* **YOUR OBJECTIVE**: Write the records out again, keeping each line exactly as it is.

* **SUPPLIED RECORDS**:
★ ★ ★ ★
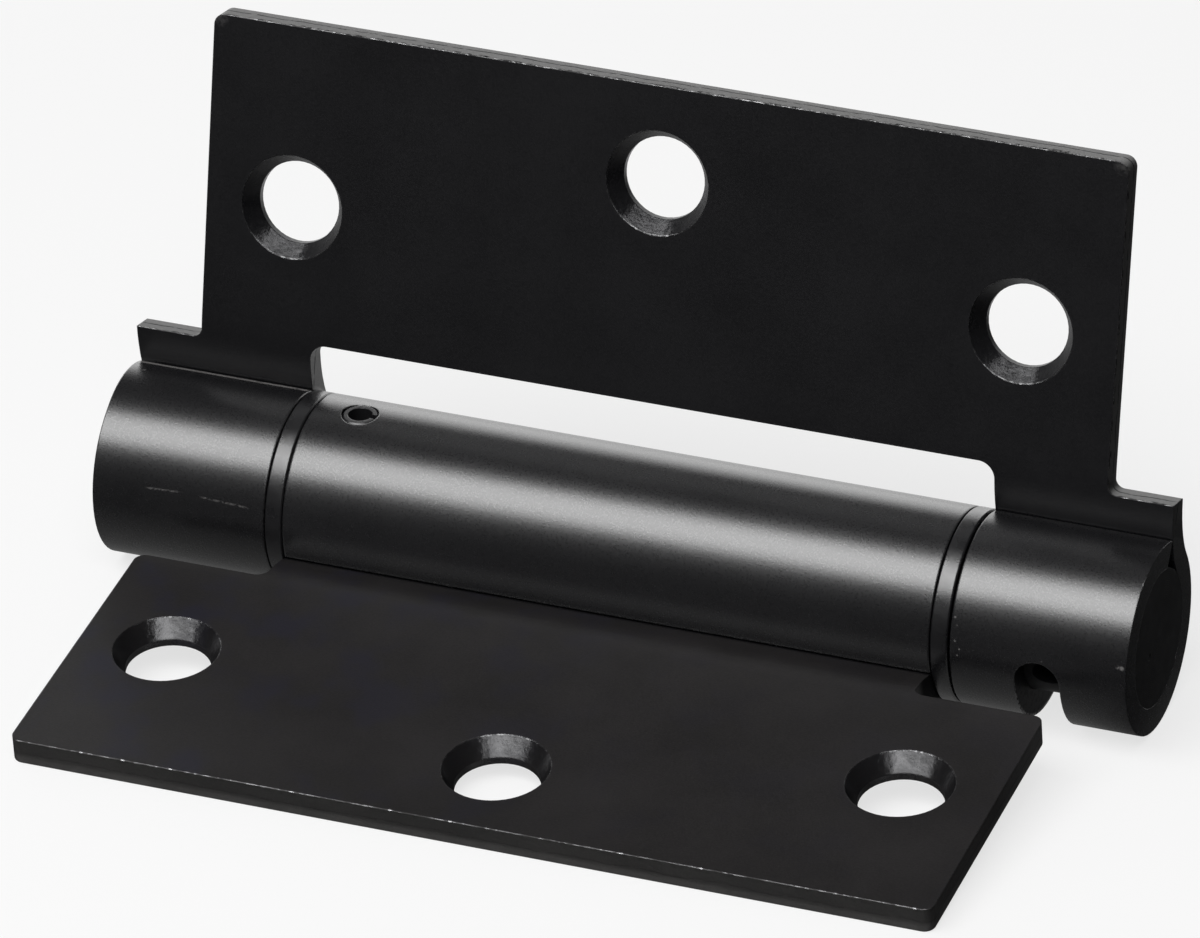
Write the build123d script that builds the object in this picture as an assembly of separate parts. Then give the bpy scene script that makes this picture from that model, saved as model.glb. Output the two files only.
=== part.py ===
from build123d import *
import math
import os

os.makedirs("parts", exist_ok=True)

# A spring loaded door hinge, in millimetres. Two steel leaves are rolled round one barrel.
# The flat leaf carries the long middle knuckle, the upright leaf the two short end knuckles.
# A torsion spring inside the middle knuckle is held by a pinned plug at the left end
# and wound by a drilled plug that shows through a slot in the right knuckle.

# Sheet that both leaves are stamped and rolled from
sheet = 2.9
leaf_length = 101.6
upright_reach = 50.25
flat_reach = 49.7
flat_trim = 0.14
barrel_diameter = 20.6
face_offset = 0.69
flare_radius = 14.0
seam_gap = 0.2
rolled_edge = 0.2
leaf_corner = 1.2

# Outline of the upright leaf, with its ears, end knuckles and window
left_overhang = 7.14
right_overhang = 6.9
ear_height = 14.26
ear_corner = 1.0
ear_spread = 0.35
window_left = 12.45
window_right_margin = 12.4
window_height = 15.6
window_corner = 1.8

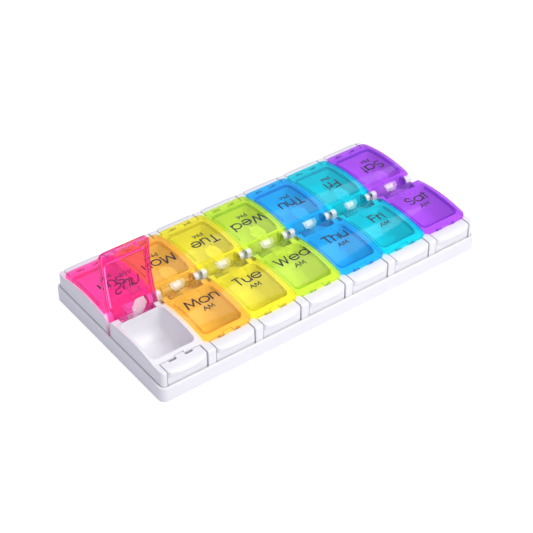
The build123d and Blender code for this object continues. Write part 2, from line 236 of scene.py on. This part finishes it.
★ ★ ★ ★
* **CORRECT ANSWER**:
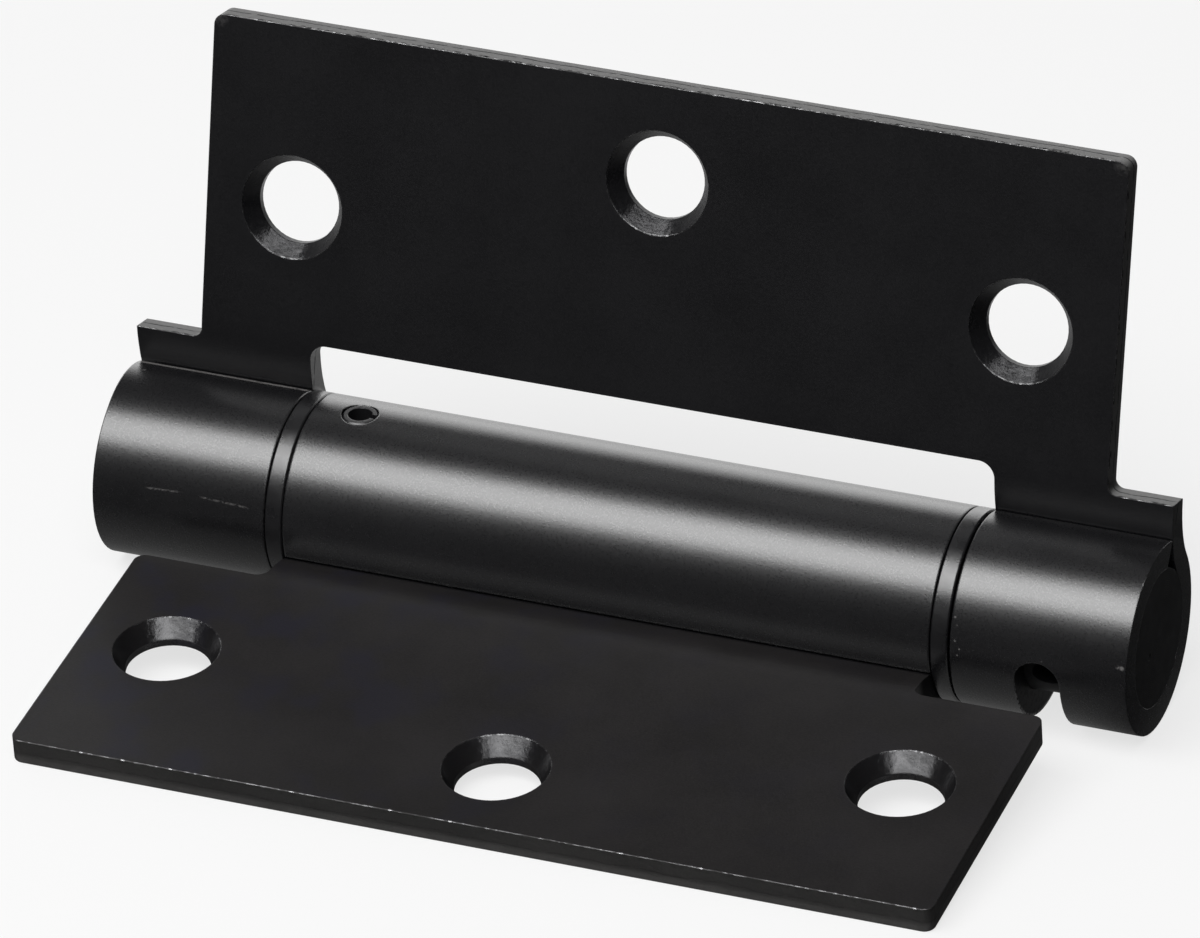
Write the build123d script that builds the object in this picture as an assembly of separate parts. Then give the bpy scene script that makes this picture from that model, saved as model.glb. Output the two files only.
=== part.py ===
from build123d import *
import math
import os

os.makedirs("parts", exist_ok=True)

# A spring loaded door hinge, in millimetres. Two steel leaves are rolled round one barrel.
# The flat leaf carries the long middle knuckle, the upright leaf the two short end knuckles.
# A torsion spring inside the middle knuckle is held by a pinned plug at the left end
# and wound by a drilled plug that shows through a slot in the right knuckle.

# Sheet that both leaves are stamped and rolled from
sheet = 2.9
leaf_length = 101.6
upright_reach = 50.25
flat_reach = 49.7
flat_trim = 0.14
barrel_diameter = 20.6
face_offset = 0.69
flare_radius = 14.0
seam_gap = 0.2
rolled_edge = 0.2
leaf_corner = 1.2

# Outline of the upright leaf, with its ears, end knuckles and window
left_overhang = 7.14
right_overhang = 6.9
ear_height = 14.26
ear_corner = 1.0
ear_spread = 0.35
window_left = 12.45
window_right_margin = 12.4
window_height = 15.6
window_corner = 1.8

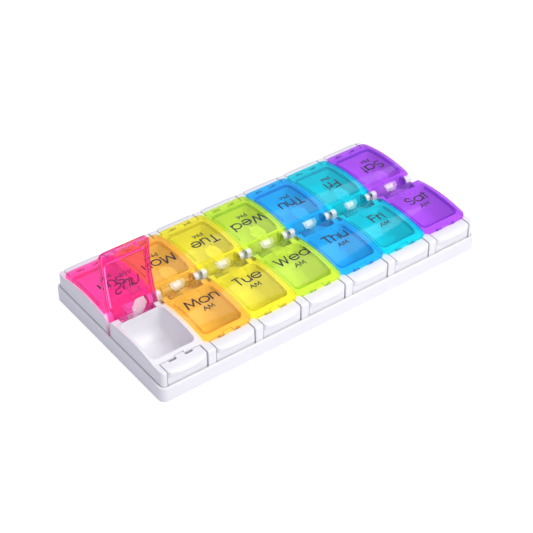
The build123d and Blender code for this object continues. Write part 2, from line 236 of scene.py on. This part finishes it.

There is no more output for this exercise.